The plot about a forbidden (or at least frowned upon) love isn't very interesting either, especially not without any good performances to support it. The titular generation gap is never properly explored and the few action scenes that are here only underline the complete incompetence of this film. For completists only.
I'm actually quite surprised by the amount of non-martial arts films Cheh Chang directed. He's really only known for this martial arts cinema here, but once you dig deeper into his oeuvre all kinds of weird genre experiments pop up. Young People is a light-hearted sports flick. Like most "other" Chang films though, it isn't very good.

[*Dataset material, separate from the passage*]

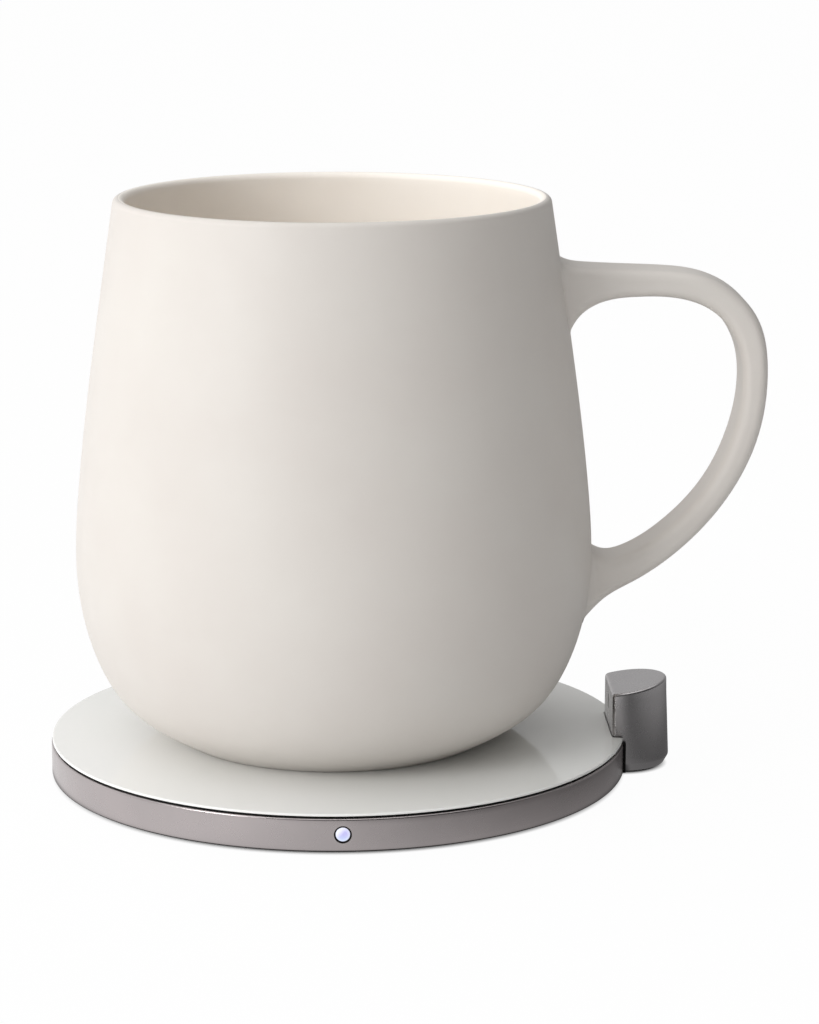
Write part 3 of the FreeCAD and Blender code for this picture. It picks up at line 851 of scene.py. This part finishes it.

Several school clubs are caught up in minor feuds. Things get a bit more heated when several of the boys are interested in Princess, Ho Tai's girlfriend. The athletes, martial artists and performance club start to butt heads. After some back and forth, the rivalry comes to a conclusion during the school's cart racing competition.
Chang spends way too much time on uninteresting (and unrealistic-looking) games. Performances are pretty poor, at two hours the film is way too long and the comedy doesn't really work either. On the one hand it's a shame Chang wasted his time on films like this, on the other hand it's not like we're really lacking Shaw Bros martial arts features. This film is only for the real completists.